AI Safety

Have we already lost? Part 3: Reasons for Optimism

A 2026 analysis finds new reasons for optimism in the high-stakes AI safety race.

Deep Dive

In a 2026 analysis for the Inkhaven Residency, AI safety researcher LawrenceC directly confronts the community's growing pessimism, arguing we have not passed a point of no return toward AI doom. The post identifies two 'silver linings' to current fears: rapid AI progress has made catastrophic risks concrete rather than abstract, exemplified by Anthropic withholding its powerful 'Mythos' model over security concerns. Furthermore, rising US-Europe geopolitical tensions mean European nations are now more likely 'live players' willing to take drastic action against unchecked US AI development, increasing the number of actors who could enforce safety measures.

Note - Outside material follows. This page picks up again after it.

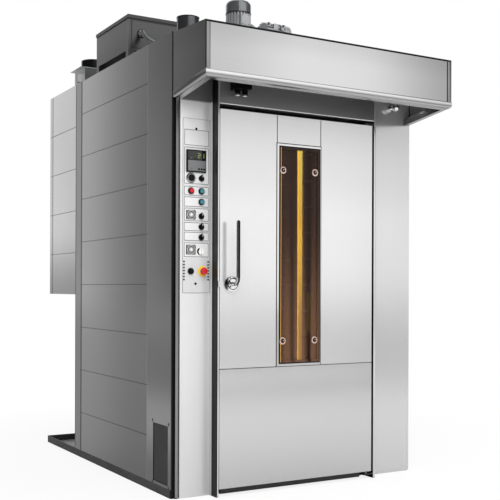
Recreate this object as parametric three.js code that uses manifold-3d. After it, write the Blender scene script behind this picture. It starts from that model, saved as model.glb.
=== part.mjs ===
// Rotating rack oven: an insulated baking chamber with a glazed door, a steam hood over the door,
// a control column, a rear heat exchanger housing and the drives that stand on the roof.
//
// Millimetres, +Z up. The pieces are drawn from the casing's front left bottom corner: X runs to
// the right along the front, Y runs to the back, and Y = 0 is the plane of the front columns.
// The whole group is then moved so that the origin is the middle of the footprint, on the floor.

import * as THREE from 'three';
import { mergeVertices } from 'three/addons/utils/BufferGeometryUtils.js';
import Module from 'manifold-3d';

const wasm = await Module();
wasm.setup();

// ---------------------------------------------------------------- driving dimensions
// Clearances
const fit = 0.3; // between pieces that touch
const runningGap = 0.5; // round a shaft or a stem that turns or slides

// Casing
const casingWidth = 1560;
const casingDepth = 1462;
const casingHeight = 2400;
const sheet = 2; // folded sheet steel
const panSheet = 3; // skin of the cladding pans and folded frames
const panRim = 12;
const claddingThickness = 18;
const courseHeight = 271.8;
const topCourseHeight = 208;
const seamWidth = 3;
const seamDepth = 2;
const frontPanelDepth = 314;
const rearPostWidth = 104;
const shadowGap = 4;
const roofThickness = 97;

// Base frame
const baseHeight = 45;
const baseTail = 560; // behind the body
const baseFront = 22;
const railThickness = 5;
const railFlange = 45;

// Chamber
const chamberLeft = 218;
const chamberRightInset = 322; // air duct and right wall
const chamberDepth = 1020;
const ceilingDrop = 310; // the chamber's ceiling below the casing's top
const ceilingThickness = 4;
const liner = 3.3; // panel with the air slots, its clearance included
const airDuctWidth = 190; // beside the chamber, behind the air slots
const cabinetWallThickness = 68; // between the chamber and the electrical cabinet
const upperRearWallThickness = 100;
const portWidth = 750;
const portHeight = 250;
const lowerPortZ = 1150;
const upperPortDrop = 290; // below the ceiling

// Door frame
const postLeft = 219;
const postWidth = 14;
const portalProjection = 75;
const portalDrop = 40; // below the casing's top
const frameDepth = 99.4;
const frameOpeningInset = 35;
const lintelOverlap = 29; // over the door's top edge
const transomGap = 26; // above the door
const rearGutter = 13; // black gap between the door and the hinge side post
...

LawrenceC outlines continued reasons for optimism from 2024 that still hold, including a lack of major actors deliberately seeking to create a misaligned superintelligence and sustained public skepticism in the US toward big tech, which supports regulatory measures. New grounds for hope include Anthropic remaining competitively close to OpenAI in model capability, demonstrating that safety-conscious development can keep pace. The enduring and expanded presence of government AI safety institutes (like the UK's AISI) and safety teams at frontier labs suggests institutional momentum for oversight persists despite industry drama.

Key Points
  • Anthropic's advanced 'Mythos' model is being withheld from public deployment due to concrete security exploitation risks, making dangers less abstract.
  • Geopolitical shifts mean European governments are now more likely to act against unchecked US AI development, creating more 'live players' for safety enforcement.
  • Key safety institutions like UK AISI and lab safety teams have persisted and expanded since 2024, maintaining a foundation for governance.

Why It Matters

The analysis suggests concrete risks and new geopolitical dynamics may finally force the serious, coordinated policy action that abstract warnings could not.